Networking

RFID: A new hope in a new decade

For the past 10 years, radio-frequency identification (RFID) has followed the classic buzzword trajectory that is typically a blessing and a curse for new technologies: Next-generation appeal, bursting hype, rampant confusion and fragmented success.

The peak of the hype for RFID and the start of the turmoil commenced unofficially in 2003, when retailing juggernaut Wal-Mart announced its intention to have its suppliers affix RFID tags to a percentage of the products they shipped to Wal-Mart's distribution centers. The idea, as examined in CIO.com's Tag You're Late: Streamline the supplier-Wal-Mart pipeline and solve the age-old out-of-stock problem.

Unlike bar codes, which today remain the workhorse in most industries, RFID tags don't need to be “seen” to be tracked, and wireless technologies monitoring RFID-tagged stock can provide unprecedented visibility into warehouse and store-shelf inventories. The “RFID Experiment” has been both visionary and a bit of a corporate distraction for Wal-Mart. For its suppliers, it's been an expensive and complex slog, since many hadn't a clue what RFID stood for before '03. (See CIO.com's articles from 2004, 2005, 2006, 2007 and 2008 for more on Wal-Mart's efforts.)

Despite the Wal-Mart boom and bust, companies outside of retail have employed RFID technologies in strategic and cost-effective ways to track data center assets and expensive laptops, for instance. And consumer-product goods manufacturers, such as Kimberly-Clark, have had varying levels of success with their own RFID programs.

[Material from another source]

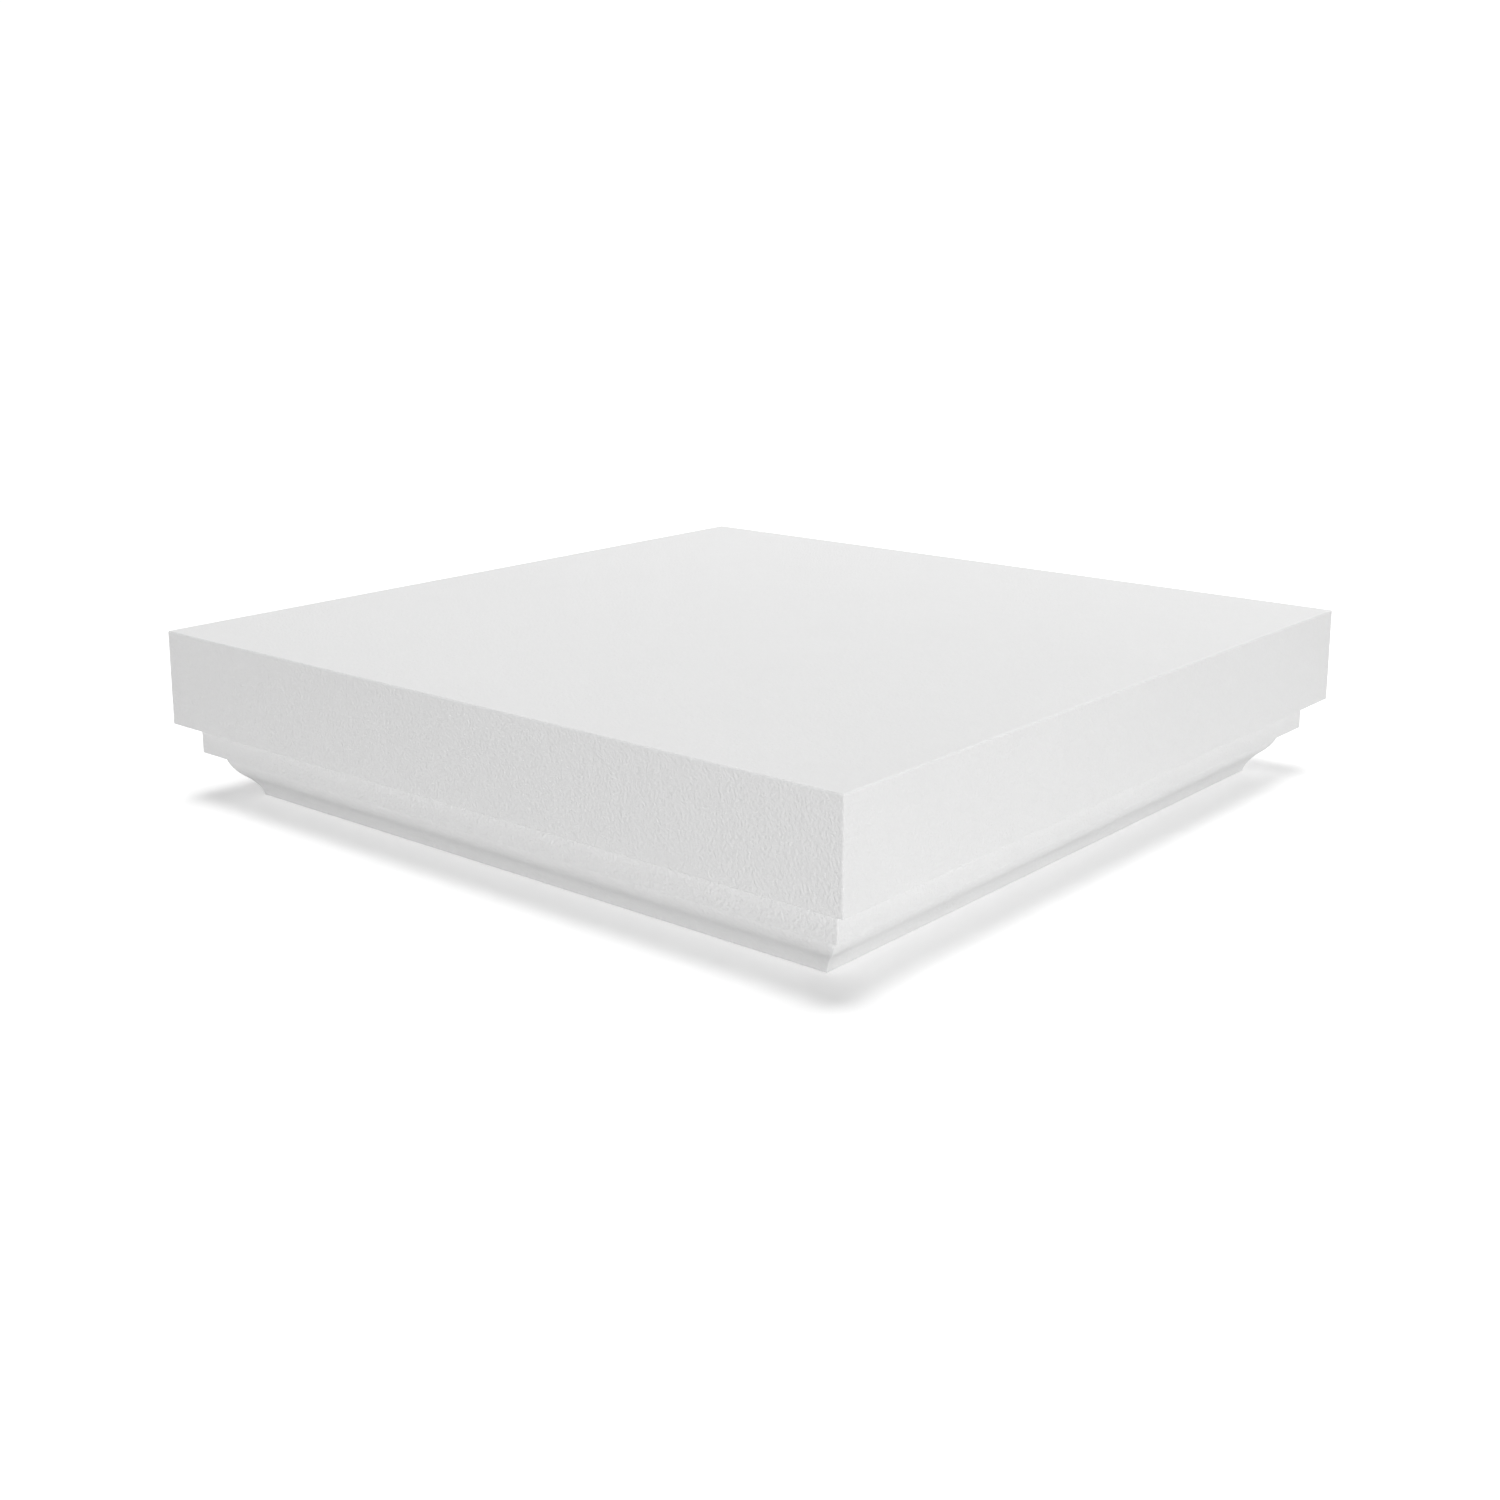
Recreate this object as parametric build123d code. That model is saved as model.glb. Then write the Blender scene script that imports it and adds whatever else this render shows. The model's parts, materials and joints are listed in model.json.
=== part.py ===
from build123d import *
import os

# Balustrade pier cap: a square moulded block in one piece, in millimetres.
# The origin is the centre of the square bed on the underside, with +Z up.
# From the top down its side is a deep fascia, a step in to a shallower
# fascia, a second step in, a short upright, and an ogee that draws the
# block in to its bed. All four sides are alike and meet in mitres.

# Side of the square top
SIDE = 440.0

# Heights of the side's members, from the top down
FASCIA_HEIGHT = 50.0
LOWER_FASCIA_HEIGHT = 16.0
UPRIGHT_HEIGHT = 3.0
OGEE_HEIGHT = 21.0

# How far each member stands out from the one below it
FASCIA_STEP = 10.0
LOWER_STEP = 8.0
OGEE_PROJECTION = 14.0

# Radius of both arcs of the ogee, the round one above and the hollow one below
OGEE_RADIUS = 19.0

# Radius that eases every outer arris
ARRIS_RADIUS = 0.5

# Levels of the two ledges and the top above the bed
LOWER_LEDGE = OGEE_HEIGHT + UPRIGHT_HEIGHT
UPPER_LEDGE = LOWER_LEDGE + LOWER_FASCIA_HEIGHT
TOP = UPPER_LEDGE + FASCIA_HEIGHT

# Distances from the centre to the upright faces and to the edge of the bed
FASCIA = SIDE / 2
LOWER_FASCIA = FASCIA - FASCIA_STEP
UPRIGHT = LOWER_FASCIA - LOWER_STEP
BED = UPRIGHT - OGEE_PROJECTION

# Largest error in a coordinate that still counts as lying on a level or a face
NEAR = 0.001


def half_section():
    """Face of the cross section from the centre line out to one side."""
    spring = Vector(UPRIGHT, OGEE_HEIGHT)
    foot = Vector(BED, 0)
    turn = (spring + foot) / 2
    with BuildSketch() as sketch:
        with BuildLine():
            Polyline(
                (0, 0),
                (0, TOP),
                (FASCIA, TOP),
                (FASCIA, UPPER_LEDGE),
                (LOWER_FASCIA, UPPER_LEDGE),
                (LOWER_FASCIA, LOWER_LEDGE),
                (UPRIGHT, LOWER_LEDGE),
                spring,
            )
            RadiusArc(spring, turn, OGEE_RADIUS)
            RadiusArc(turn, foot, -OGEE_RADIUS)
            Line(foot, (0, 0))
        make_face()
    return sketch.sketch


def straight_run(plane):
    """The whole cross section on an upright plane, carried to both ends of the block."""
    half = half_section()
    section = half + mirror(half, Plane.YZ)
    return extrude(plane * section, FASCIA, both=True)


def mitred_block():
    """The block, its section on all four sides, with every arris sharp."""
    return straight_run(Plane.XZ) & straight_run(Plane.YZ)


def is_inner_corner(edge):
    """Whether an edge is the hollow corner at the back of one of the two ledges."""
    box = edge.bounding_box()
    level = box.size.Z < NEAR
    reach = max(box.max.X, box.max.Y, -box.min.X, -box.min.Y)
    corners = ((LOWER_FASCIA, UPPER_LEDGE), (UPRIGHT, LOWER_LEDGE))
    return level and any(abs(reach - out) < NEAR and abs(box.max.Z - up) < NEAR for out, up in corners)


def pier_cap():
    """The finished cap."""
    block = mitred_block()
    arrises = block.edges().filter_by(is_inner_corner, reverse=True)
    return fillet(arrises, ARRIS_RADIUS)


os.makedirs("parts", exist_ok=True)
export_step(pier_cap(), "parts/pier_cap.step")
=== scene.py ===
import json
import math

import bpy
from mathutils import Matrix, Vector


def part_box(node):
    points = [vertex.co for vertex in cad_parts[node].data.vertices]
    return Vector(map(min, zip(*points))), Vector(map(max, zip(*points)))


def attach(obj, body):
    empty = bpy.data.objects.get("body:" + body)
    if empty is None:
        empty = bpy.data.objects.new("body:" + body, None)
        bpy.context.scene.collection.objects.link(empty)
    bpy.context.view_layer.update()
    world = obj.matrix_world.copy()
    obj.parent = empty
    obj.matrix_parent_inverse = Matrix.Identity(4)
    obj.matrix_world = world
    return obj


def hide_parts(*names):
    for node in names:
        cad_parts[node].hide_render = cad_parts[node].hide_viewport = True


bl_info = {
    "name": "Pier Cap",
    "version": (1, 0, 0),
    "blender": (4, 5, 0),
    "location": "3D View > Sidebar > Pier Cap",
    "description": "Casts a square moulded pier cap and sets it on a pale studio floor",
    "category": "Add Mesh",
}

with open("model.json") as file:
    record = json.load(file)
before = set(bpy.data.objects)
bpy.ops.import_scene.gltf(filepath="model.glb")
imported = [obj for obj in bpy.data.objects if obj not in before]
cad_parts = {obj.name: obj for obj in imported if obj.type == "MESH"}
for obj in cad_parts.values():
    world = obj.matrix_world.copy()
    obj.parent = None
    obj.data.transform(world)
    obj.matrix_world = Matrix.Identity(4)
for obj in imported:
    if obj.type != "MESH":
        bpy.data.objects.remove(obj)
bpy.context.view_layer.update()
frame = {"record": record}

# The cap's square plan and its height come from the frame
LOW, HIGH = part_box("pier_cap")
SIDE = HIGH.x - LOW.x
HEIGHT = HIGH.z - LOW.z

MM = 0.001

# The photograph's camera: its place, its angles in degrees, its lens and sensor in
# millimetres, its shift in shares of the frame's width, and how near and far it sees
CAMERA_PLACE = Vector((0.6324, -0.7679, 0.3037))
CAMERA_AZIMUTH = 40.177
CAMERA_ELEVATION = 12.160
CAMERA_LENS = 45.88
CAMERA_SENSOR = 36
CAMERA_SHIFT = (0.0055, -0.0858)
CAMERA_RANGE = (0.05, 50)

# How the cap's mesh is divided: spans of an eased arris and of each arc of the ogee, how
# far from a corner the first line of a face lies, and how close two points count as one
ARRIS_SPANS = 4
OGEE_SPANS = 8
MARGIN = 0.4 * MM
MERGE = 0.005 * MM

# Sides of the square plan
SIDES = 4

# Least length of a straight, in margins, that gets lines between its ends
LEAST_STRAIGHT = 3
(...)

RFID Eating at the 'Trough of Disillusionment'

So, where are we now? According to Gartner's 2009 “Hype Cycle for Emerging Technologies,” RFID is at the bottom of the “Trough of Disillusionment.” (Next up, if all goes well, is the “Slope of Enlightenment.”) Gartner claims mainstream adoption won't occur for another five to 10 years.

No doubt, RFID applications have enjoyed pockets of success this decade in both consumer markets (such as Mobil's Speedpass and E-ZPass tollbooth transponders in the Northeast U.S.) and in business-to-business environments, as companies have become more comfortable with the technology's unique demands and more realistic about the exact types of business problems RFID can help solve and processes it can make more efficient.

A November 2009 report from ABI Research notes that while the RFID market still has its share of challenges (and the global economic recession certainly didn't help matters), three RFID “bright spots” will outpace the overall growth of the RFID market during the next five years.

Those three areas, as detailed in the ABI report are: fashion apparel, being lead by RFID programs at Marks and Spencer in the United Kingdom and American Apparel in the United States; asset tracking and management, such as for spare parts and tools, IT and medical assets, and rental-item management; and active RFID tags, such as for real-time location systems in health care, manufacturing, aerospace and defense, transportation and commercial services.

“All three of these RFID application and technology areas have shown strong growth, and today account for 9.3 percent of the total RFID market, with combined revenues of more than half a billion dollars,” notes ABI's RFID practice director Michael Liard. “We expect the trend to continue in 2010 and beyond: apparel, asset management and active RFID should show a 12.7 percent combined compound annual growth rate through 2014, outpacing the overall RFID market growth.”

“This is considered strong growth,” he adds, “given the level of maturity of many RFID-based asset management applications.”

What RFID Needs Right Now

As the new decade dawns, what RFID needs most now, say supply chain experts and industry watchers, is for the vendors at play to share best practices and lessons learned, and in some cases consolidate their companies' efforts.

“Ultimately, this market is in desperate need of consolidation,” writes Dennis Gaughan, a VP at AMR Research, in a 2009 RFID report. “Some bigger vendors could step in and roll up a lot of the key enabling technologies, as well as some of the key service providers. But because most companies that have invested in RFID are still on the 'pilot treadmill,' there isn't enough revenue opportunity to create a compelling business case for the big vendors to invest.”

A final bright spot for RFID deployments, which could aid RFID's growth during the next decade, is that the business discourse surrounding the topic has changed–from a “technology that's looking for a problem” conversation to a more strategic and ROI-focused exercise, say RFID experts.

“The discussion has shifted away from a focus on the technology itself and more to how it solves business problems in specific industry,” writes AMR's Gaughan. “They're now targeted at solving replenishment problems in retail stores or better asset inventory in IT or manufacturing. This is true across all layers of the market: hardware, software, and application providers.”